>> Begin Supplied data
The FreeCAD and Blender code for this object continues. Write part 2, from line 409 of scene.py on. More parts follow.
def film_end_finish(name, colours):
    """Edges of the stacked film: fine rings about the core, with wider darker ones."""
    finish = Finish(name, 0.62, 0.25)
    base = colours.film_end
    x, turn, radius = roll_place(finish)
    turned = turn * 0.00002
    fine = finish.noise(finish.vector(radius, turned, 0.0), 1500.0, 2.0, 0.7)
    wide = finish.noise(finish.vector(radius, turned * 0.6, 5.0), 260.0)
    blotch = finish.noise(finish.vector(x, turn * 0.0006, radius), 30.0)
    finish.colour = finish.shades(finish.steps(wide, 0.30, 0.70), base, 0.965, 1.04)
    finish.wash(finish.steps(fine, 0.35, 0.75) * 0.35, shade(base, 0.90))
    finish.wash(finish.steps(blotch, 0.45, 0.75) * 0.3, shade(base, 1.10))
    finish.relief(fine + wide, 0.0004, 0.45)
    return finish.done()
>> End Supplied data
- Short problem
The data above must be returned in full, exactly as written.

- Answer in full
The FreeCAD and Blender code for this object continues. Write part 2, from line 409 of scene.py on. More parts follow.
def film_end_finish(name, colours):
    """Edges of the stacked film: fine rings about the core, with wider darker ones."""
    finish = Finish(name, 0.62, 0.25)
    base = colours.film_end
    x, turn, radius = roll_place(finish)
    turned = turn * 0.00002
    fine = finish.noise(finish.vector(radius, turned, 0.0), 1500.0, 2.0, 0.7)
    wide = finish.noise(finish.vector(radius, turned * 0.6, 5.0), 260.0)
    blotch = finish.noise(finish.vector(x, turn * 0.0006, radius), 30.0)
    finish.colour = finish.shades(finish.steps(wide, 0.30, 0.70), base, 0.965, 1.04)
    finish.wash(finish.steps(fine, 0.35, 0.75) * 0.35, shade(base, 0.90))
    finish.wash(finish.steps(blotch, 0.45, 0.75) * 0.3, shade(base, 1.10))
    finish.relief(fine + wide, 0.0004, 0.45)
    return finish.done()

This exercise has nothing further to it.